[Instruction] What is needed is the run of lines from the one with "Keep writing the Blender" through the close of the data, set down exactly.

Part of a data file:
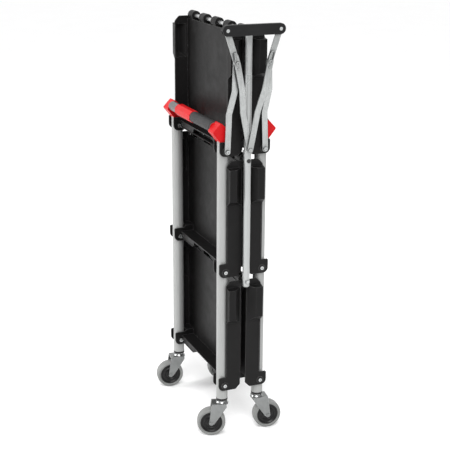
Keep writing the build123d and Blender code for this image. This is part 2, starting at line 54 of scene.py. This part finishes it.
class Look:
    """A procedural material: a Principled shader and short ways to add detail to it."""

    def __init__(self, name, **fixed):
        self.material = bpy.data.materials.new(name)
        self.material.use_nodes = True
        self.tree = self.material.node_tree
        self.shader = self.tree.nodes["Principled BSDF"]
        for socket, value in fixed.items():
            self.shader.inputs[socket.replace("_", " ")].default_value = value
        self.place = self.node("ShaderNodeTexCoord").outputs["Object"]
        self.normal = None

    def node(self, kind, settings=None, **inputs):
        """Adds a shader node: settings are its properties, inputs its sockets by name."""
        made = self.tree.nodes.new(kind)
        for name, value in (settings or {}).items():
            setattr(made, name, value)
        for name, value in inputs.items():
            self.feed(made.inputs[name.replace("_", " ")], value)
        return made

    def feed(self, socket, value):
        """Links another node's output to a socket, or sets the socket to a value."""
        if isinstance(value, bpy.types.NodeSocket):
            self.tree.links.new(value, socket)
        else:
            socket.default_value = value

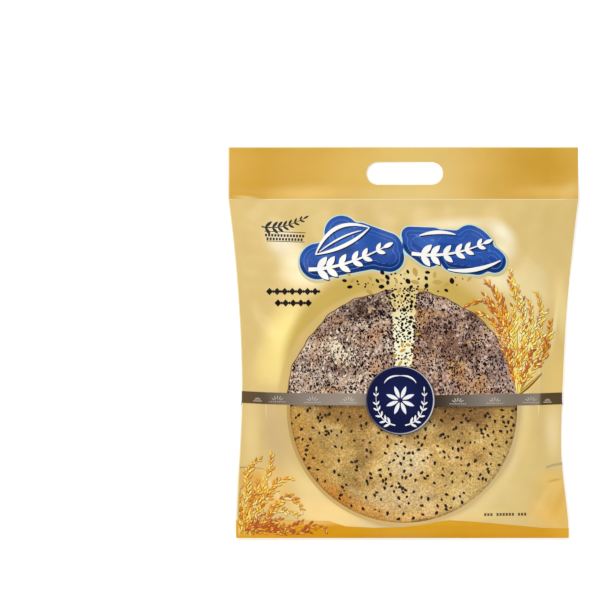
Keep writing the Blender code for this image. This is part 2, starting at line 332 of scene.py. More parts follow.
def front_height(x, y):
    """Outside of the front film: taut over the filling, slack and folded out to the seams."""
    sizes = bpy.context.scene.pack_sizes
    film = sizes.film / MM
    radius = np.hypot(x, y - TRAY_Y)
    turn = np.arctan2(y - TRAY_Y, x)
    gap = edge_gap(x, y)
    past = radius - BULGE_RADIUS
    beyond = (past + np.hypot(past, 5.0)) / 2
    share = beyond / (beyond + gap + 1e-6)
    crown = BULGE_CROWN * (1 - smooth(radius / BULGE_RADIUS))
    body = EDGE_Z + film + (BULGE_Z - EDGE_Z - film) * (1 - share) + crown
    slack = smooth(beyond / 16) * smooth(gap / 20)
    folds = 0.6 * np.cos(13 * turn + 0.8) + 0.5 * np.cos(22 * turn + 2.1) + 0.3 * np.cos(35 * turn - 1.0)
    body = body + sizes.fold / MM * (folds * slack + creases(x, y) * smooth(gap / 8))
    fine = waves(x, y, 5, 14, 46)
    body = body + sizes.ripple / MM * fine * (1 + 1.5 * slack) * smooth(gap / 6) + flutter(x, y)
    header = header_middle(y) + film + flutter(x, y)
    header = header + 0.35 * waves(x, y, 8, 40, 120) * smooth((y - HEADER_LINE) / 9)
    header = header + 0.8 * np.exp(-(((x + 155) / 16) ** 2) - ((y - HEADER_LINE - 5) / 4) ** 2)
    header = header + 0.8 * np.exp(-(((x - 168) / 12) ** 2) - ((y - HEADER_LINE - 9) / 6) ** 2)
    return np.where(y >= HEADER_LINE, np.maximum(header, film + BACK_ROOM + 0.2), body)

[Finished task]
Keep writing the Blender code for this image. This is part 2, starting at line 332 of scene.py. More parts follow.
def front_height(x, y):
    """Outside of the front film: taut over the filling, slack and folded out to the seams."""
    sizes = bpy.context.scene.pack_sizes
    film = sizes.film / MM
    radius = np.hypot(x, y - TRAY_Y)
    turn = np.arctan2(y - TRAY_Y, x)
    gap = edge_gap(x, y)
    past = radius - BULGE_RADIUS
    beyond = (past + np.hypot(past, 5.0)) / 2
    share = beyond / (beyond + gap + 1e-6)
    crown = BULGE_CROWN * (1 - smooth(radius / BULGE_RADIUS))
    body = EDGE_Z + film + (BULGE_Z - EDGE_Z - film) * (1 - share) + crown
    slack = smooth(beyond / 16) * smooth(gap / 20)
    folds = 0.6 * np.cos(13 * turn + 0.8) + 0.5 * np.cos(22 * turn + 2.1) + 0.3 * np.cos(35 * turn - 1.0)
    body = body + sizes.fold / MM * (folds * slack + creases(x, y) * smooth(gap / 8))
    fine = waves(x, y, 5, 14, 46)
    body = body + sizes.ripple / MM * fine * (1 + 1.5 * slack) * smooth(gap / 6) + flutter(x, y)
    header = header_middle(y) + film + flutter(x, y)
    header = header + 0.35 * waves(x, y, 8, 40, 120) * smooth((y - HEADER_LINE) / 9)
    header = header + 0.8 * np.exp(-(((x + 155) / 16) ** 2) - ((y - HEADER_LINE - 5) / 4) ** 2)
    header = header + 0.8 * np.exp(-(((x - 168) / 12) ** 2) - ((y - HEADER_LINE - 9) / 6) ** 2)
    return np.where(y >= HEADER_LINE, np.maximum(header, film + BACK_ROOM + 0.2), body)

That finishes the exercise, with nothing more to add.